Facilities
The third building to be constructed on the Berkeley campus was made possible by a gift from local businessman Albion Keith Harmon. In his letter to the Regents, Harmon specified that his "prime object" was to enable students to obtain "a certain reasonable amount of exercise."
Male students began using Harmon Gymnasium in 1879 immediately after its completion. Five (later ten) hours a week soon were set aside for the exclusive use of female students.
Following the creation of Berkeley's Department of Physical Culture, which opened in 1888, the Academic Senate specified that all male students, "must take five half hours per week of active exercise." Classes were voluntary for females until 1901, when the large hall that Phoebe Apperson Hearst had donated as a gymnasium and social center for the women students opened. An outdoor basketball court, surrounded by a high fence "to prevent anyone from the outside from watching the young women," was added, and an outdoor pool in 1914.

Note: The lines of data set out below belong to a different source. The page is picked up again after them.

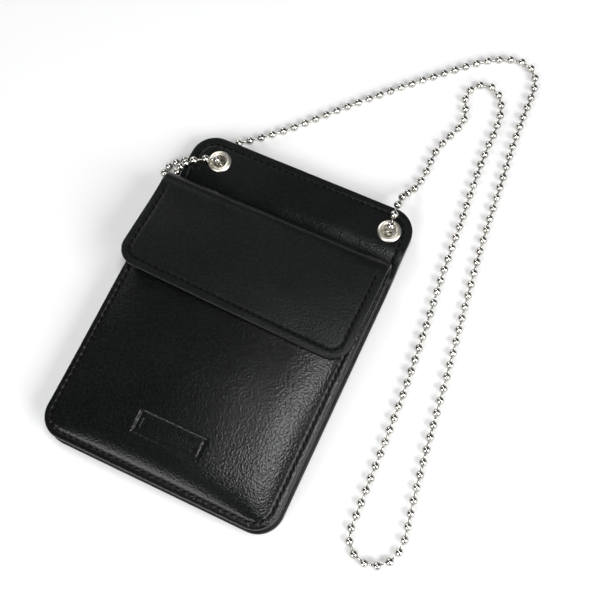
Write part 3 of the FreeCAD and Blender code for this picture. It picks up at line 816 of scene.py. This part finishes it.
def pocket_crown(across, up):
    """How far the front leaf stands above its seam: steep shoulders and a low dome."""
    reach = POCKET_WIDTH / 2 - POCKET_SEAM_INSET
    off_middle = across - POCKET_SHIFT
    crown = POCKET_CROWN
    for distance in (reach - off_middle, reach + off_middle, up - POCKET_BOTTOM - POCKET_SEAM_INSET):
        crown = crown * (1 - np.exp(-np.clip(distance, 0, None) / POCKET_SHOULDER))
    dome = POCKET_DOME * np.clip(1 - (off_middle / reach) ** 2, 0, 1) * smoothstep(-up / (28.0 * MM))
    return crown * (1 + dome / POCKET_CROWN)


def pocket_surface_height(across, up):
    """Level of the front leaf's face, before its seam, plaque and rounded edge."""
    uneven = ripple(across, up, 11, 26 * MM, 0.09 * MM)
    crown = pocket_crown(across, up)
    return POCKET_SKIN - pocket_sink(up) + crown + uneven * np.clip(crown / POCKET_CROWN, 0, 1)


def pocket_droop(inset):
    """How far the leaf's free edge hangs down outside its seam."""
    return POCKET_DROOP * np.clip(1 - inset / POCKET_SEAM_INSET, 0, 1)


def plaque_dip(across, up):
    """Plain recessed plaque with one raised line inside its edge."""
    place_across = across - PLAQUE_CENTRE[0]
    place_up = up - PLAQUE_CENTRE[1]
    outside = np.maximum(np.abs(place_across) - PLAQUE_SIZE[0] / 2,
                         np.abs(place_up) - PLAQUE_SIZE[1] / 2)
    raised = np.exp(-((outside + PLAQUE_LINE_INSET) / PLAQUE_LINE_HALF) ** 2)
    return PLAQUE_DEPTH * smoothstep(-outside / PLAQUE_BEVEL) - PLAQUE_LINE_HEIGHT * raised


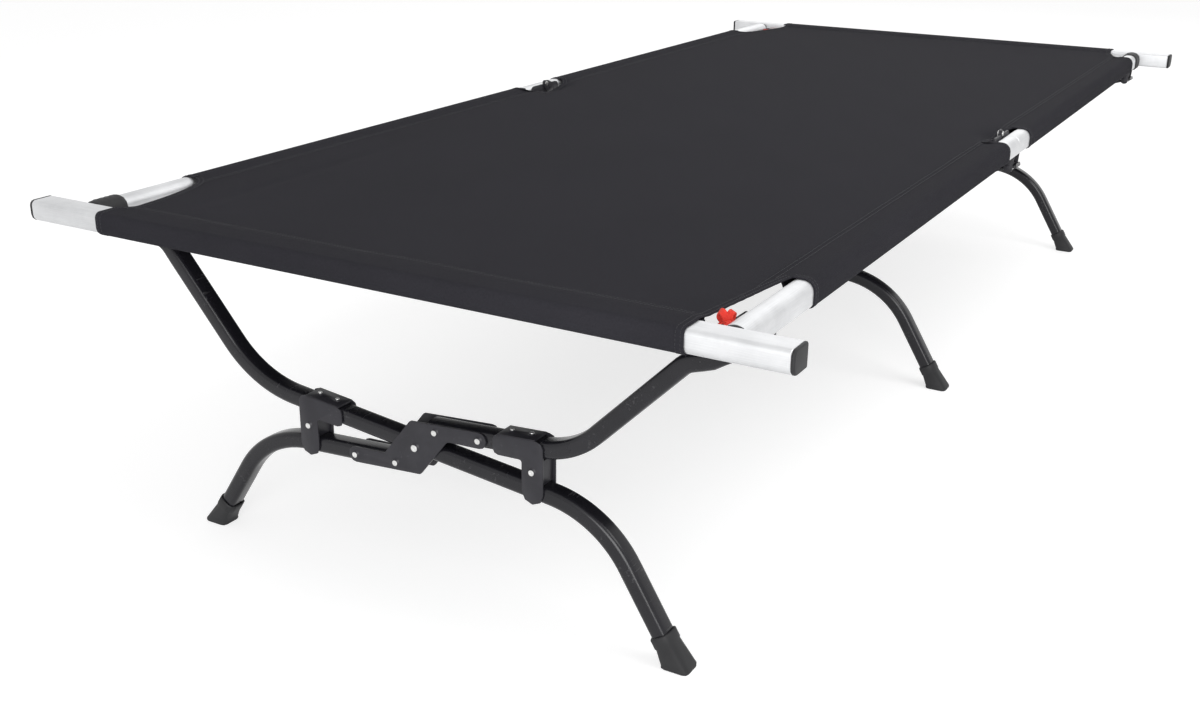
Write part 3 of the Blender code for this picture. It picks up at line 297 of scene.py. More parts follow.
def makeThread(look):
    material, tree, shader = newMaterial("blackThread", look)
    grain = useGroup(tree, grainGroup, Scale=look["grain"][0], Coarse=look["grain"][1])
    colourFrom(tree, shader, grain.outputs["Height"], look["colours"])
    bumpFrom(tree, shader, grain.outputs["Height"], look["bump"])
    return material


aluminiumLook = dict(
    rough=0.36, metal=1.0, lines=(2600.0, 18.0, 1.0), bump=(0.25, 0.00006), marks=(22.0, 0.62),
    roughSpan=(0.38, 0.56), streakGloss=0.25,
    colours=[(0.3, (0.54, 0.545, 0.555)), (0.7, (0.74, 0.745, 0.755))],
)


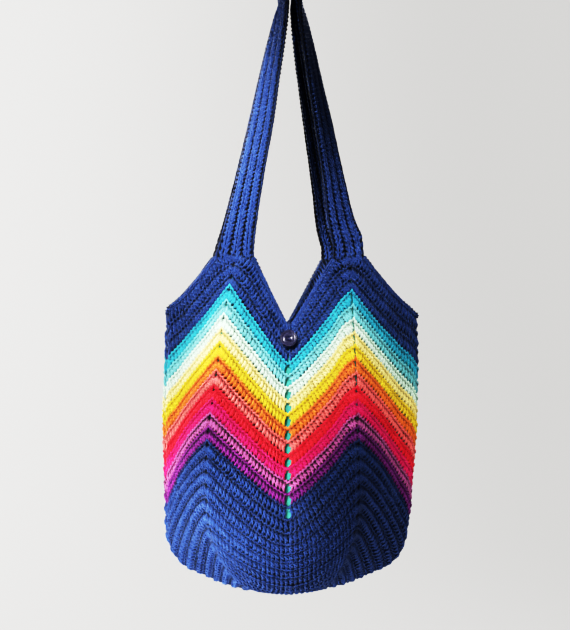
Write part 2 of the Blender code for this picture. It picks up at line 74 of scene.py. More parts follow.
VALLEY_MID = (
    (0, -4, -23, -485), (3, -6.5, -40, -529), (5, -7, -44.5, -557),
    (8, -8, -52, -612.5), (11, -8.5, -58.5, -668.5), (14, -9, -65, -721),
    (17, -9, -71, -772.5), (19, -9, -73, -798), (21, -8.5, -70, -823),
    (22.5, -7.5, -60, -841.5), (24, -6, -40, -851), (25.5, -4, -20, -856),
    (27, -2, 0, -859.5),
)
SIDE_LEFT = (
    (0, -177.5, 0, -461), (3, -178, 0, -526), (5, -178, 0, -561.5),
    (8, -178.5, 0, -618.5), (11, -176, 0, -680), (14, -174, 0, -737),
    (17, -168.5, 0, -792.5), (19, -148, 0, -819), (21, -123.5, 0, -832),
    (22.5, -106.5, 0, -840.5), (24, -88, 0, -847.5), (25.5, -66, 0, -853.5),
    (27, -36, 0, -858.5),
)
SIDE_RIGHT = (
    (0, 185, 0, -466), (3, 187, 0, -530.5), (5, 186, 0, -570.5),
    (8, 184, 0, -632.5), (11, 178.5, 0, -692), (14, 173.5, 0, -753),
    (17, 158.5, 0, -805), (19, 135.5, 0, -826), (21, 109, 0, -838),
    (22.5, 89.5, 0, -846), (24, 70, 0, -851.5), (25.5, 50, 0, -856),
    (27, 30, 0, -859),
)
# Foot of each handle leg on the rim: outer and inner corner.
FOOT_LEFT = ((-106.8, -52, -380), (-57.7, -60, -381))
FOOT_RIGHT = ((97.2, -52, -380), (54.7, -60, -383))

# Legs of a handle, bottom to top: (x, y, z, turn in degrees).
LEG_LEFT = (
    (-77.8, -56.5, -357, 16), (-75.2, -56, -344, 24), (-60.9, -49, -275, 42),
    (-42.9, -41, -191, 51), (-32, -35, -131.5, 59), (-21.4, -29, -77.5, 66),
    (-13.6, -25, -38, 76), (-9.7, -24.2, -18, 86),
)
LEG_RIGHT = (
    (74.6, -56.5, -358, 16), (69.7, -56, -344, 24), (56.3, -49, -275, 42),
    (41.6, -41, -191, 51), (30.6, -35, -131.5, 59), (20.9, -29, -77.5, 66),
    (13.7, -25, -38, 76), (9.7, -24.2, -18, 86),
)


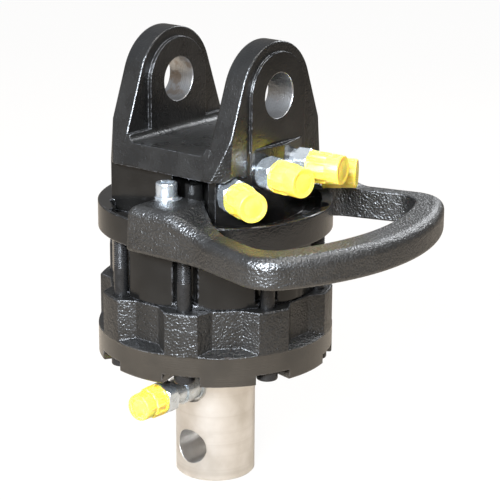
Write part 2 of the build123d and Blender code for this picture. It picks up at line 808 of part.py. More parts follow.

In the early hours of June 22, 1922 Hearst Hall burned to the ground. Upon hearing of the disaster, William Randolph Hearst Jr. informed UC President David Barrows of his intention to build a fireproof structure to replace the gymnasium "given by my mother for the benefit of the girl undergraduates." He selected the noted architect Bernard Maybeck to design the building. When Hearst learned that Maybeck was more interested in architectural splendor than the needed functional facilities, Julia Morgan (a 1894 UC graduate who had studied at the cole des Beaux Arts) was engaged to design the interior of the new Hearst Gymnasium for Women. In the photos below is an April 10,1924 Telegram and Hearst Gymnasium Building Sketch from Maybeck and Morgan to Hearst.
A new steel and concrete Men's Gymnasium, subsequently renamed Harmon Gymnasium, was opened in 1933. Beginning in 1997, this was extensively "deconstructed" to create the Walter Haas Jr. Pavilion (completed in 1999).